In short, it seems now both urgent and possible to discuss the ways meta-metaphysics can be applied to social ontology in order to help it to produce philosophically, scientifically and politically better results.

Appropriate topics for submission include, among others:

  • Do current meta-metaphysical debates apply to social ontology? If yes, how? If no, why?
  • What are the various kinds of social ontologies on offer?
  • What is the relation between social ontology and the social sciences? Can social ontology help the social sciences to overcome their disagreements? Should social ontology be naturalized?
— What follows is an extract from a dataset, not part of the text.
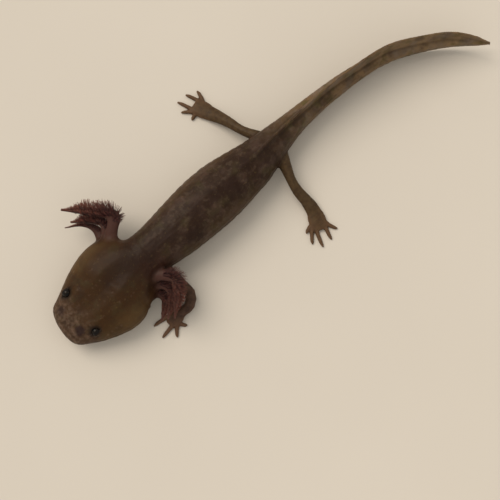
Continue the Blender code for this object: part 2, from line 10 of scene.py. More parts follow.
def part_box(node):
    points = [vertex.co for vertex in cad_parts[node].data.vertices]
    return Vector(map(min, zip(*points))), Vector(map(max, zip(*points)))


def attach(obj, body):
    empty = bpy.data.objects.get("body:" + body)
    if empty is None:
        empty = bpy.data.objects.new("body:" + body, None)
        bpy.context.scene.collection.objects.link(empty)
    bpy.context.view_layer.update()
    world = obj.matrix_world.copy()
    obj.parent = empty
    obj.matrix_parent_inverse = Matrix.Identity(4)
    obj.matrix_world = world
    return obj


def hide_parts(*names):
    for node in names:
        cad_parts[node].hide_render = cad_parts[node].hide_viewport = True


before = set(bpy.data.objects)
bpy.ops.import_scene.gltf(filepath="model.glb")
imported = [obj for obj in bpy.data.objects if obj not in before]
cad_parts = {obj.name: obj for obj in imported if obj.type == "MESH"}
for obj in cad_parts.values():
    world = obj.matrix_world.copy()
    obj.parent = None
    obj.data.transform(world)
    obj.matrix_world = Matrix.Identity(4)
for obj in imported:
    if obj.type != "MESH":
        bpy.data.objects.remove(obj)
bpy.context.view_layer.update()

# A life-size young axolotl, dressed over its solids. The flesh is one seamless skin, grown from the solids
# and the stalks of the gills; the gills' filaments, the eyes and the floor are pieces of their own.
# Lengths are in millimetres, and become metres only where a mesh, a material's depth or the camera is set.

If yes, how should this naturalization be conceived?
  • Are descriptive social ontology and descriptive natural ontology methodologically identical? Can a social ontology be revisionist? If yes, what is the relation between descriptive and revisionist social ontologies?
  • What is the relation between social ontology and political struggle?
  • Can the conceptual and formal tools (supervenience, grounding, etc.) used in the philosophy of nature or in the philosophy of mind be applied also to social ontology?
  • What meta-metaphysical lessons could be drawn from the history of social ontology and the social sciences?
  • Many debates in social ontology, such as questions about the nature of gender, race, sexual orientation, disability, and so on, are politically significant precisely because these human traits are the target of discrimination. Is this normative dimension of social ontology relevant with regards to questions about the meta-metaphysics of social ontology?

Manuscripts should be submitted via Synthese Editorial Manager: www.editorialmanager.com/synt between December 1, 2021, and June 15, 2022.